ABD
Warns of more tax Increases
(28th September, 1999)
Road Tax Hikes for 'Gas Guzzlers?'
Transport
Minister, Lord Macdonald has informed motorists that the government plans to
hike road tax payments yet again, this time based on carbon dioxide emissions.
Leading motorists' campaign group, The Association of British Drivers
warn that the proposed "Graduated VED system" is flawed in principle
and unacceptable in practice.
It was the ABD which first
exposed the scam of the "smaller car" £55 rebate - where the threshold
was deliberately set at a level which excluded Britain's most popular small
cars, in many cases by less than 25cc, leaving only a couple of gutless one
litre wonders and a clutch of Japanese and Korean microcars which are all wholly
inadequate for family use.
The new plans, for a scheme
based on carbon dioxide output mean that a family car with engine capacity between
2 and 2.5 litres will be re-classified by John Prescott and Gordon Brown as
a gas guzzler, and face a possible hike in road tax of over 300%, to £500 per
year.
This
proposal is in direct opposition to Government statements that they want to move
taxation from ownership to use to encourage car owners to use public transport.
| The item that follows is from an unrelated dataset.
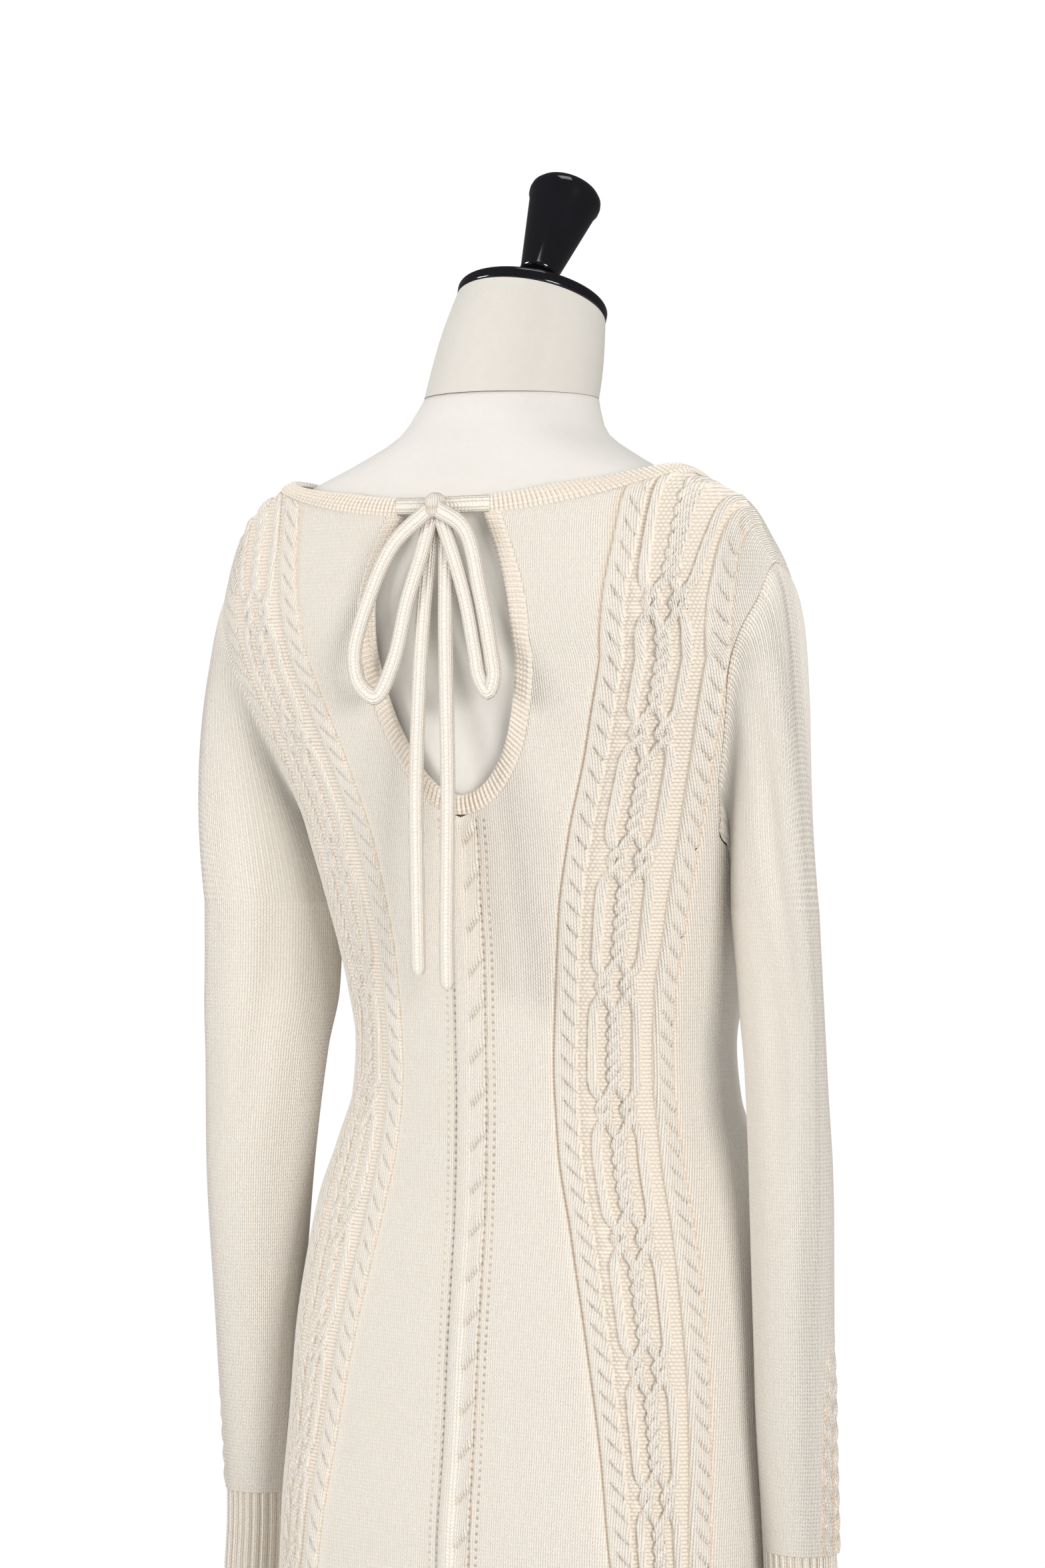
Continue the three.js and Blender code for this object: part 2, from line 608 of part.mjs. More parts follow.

Allegedly based on environmental
considerations, the Government admitted it was consulting focus groups to see
how much pain motorists would bear before turning against Labour.
ABD Roads and Traffic spokesman,
Mark McArthur Christie comments: "This shows that the Government's environmental
flag of convenience is at half-mast. If there was a valid environmental reason
for a specific rise in road tax, why are focus groups being asked how much of
a hike they can stand before the bands are fixed? The private transport sector
is being asked to pay a price far above anything that is remotely justifiable
in environmental terms. Cars bought today are very eco-friendly, and if the scheme
is ever backdated to older cars then owners will be penalised for a buying decision
they could not have known would result in such a harsh and inexcusable financial
penalty."
"Car drivers already
contribute £35 billion to government coffers, accounting for more than £1 in every
£8 of government spending. Enough isn't enough - it's already too much!"
ABD
Chairman Brian Gregory concludes: "Any scheme based on engine size is fundamentally
flawed. Apart from the fact that climate change is due to the sun, not man-made
emissions, the amount of carbon dioxide emitted depends far more on mileage than
on engine size. Why should someone who needs a seven seat 4x4 vehicle for transporting
their family and safely towing large trailers, but who only does 5000 miles a
year, pay four or five times as much road tax as somebody doing 50,000 miles in
a small car?"
Carbon emissions are already
heavily taxed in terms of fuel - 85% of the price of a gallon is tax. Whilst the
tax on fuel is far too high, at least it is a progressive tax - the more fuel
you use, the more tax you pay. The last thing we need is a totally unfair, non
progressive tax that penalises families who need a large vehicle to transport
their children safely irrespective of the mileage they do.
This is just a thinly veiled
attack on the car-owning majority, especially the middle classes, which will cost
the government dearly at the ballot box."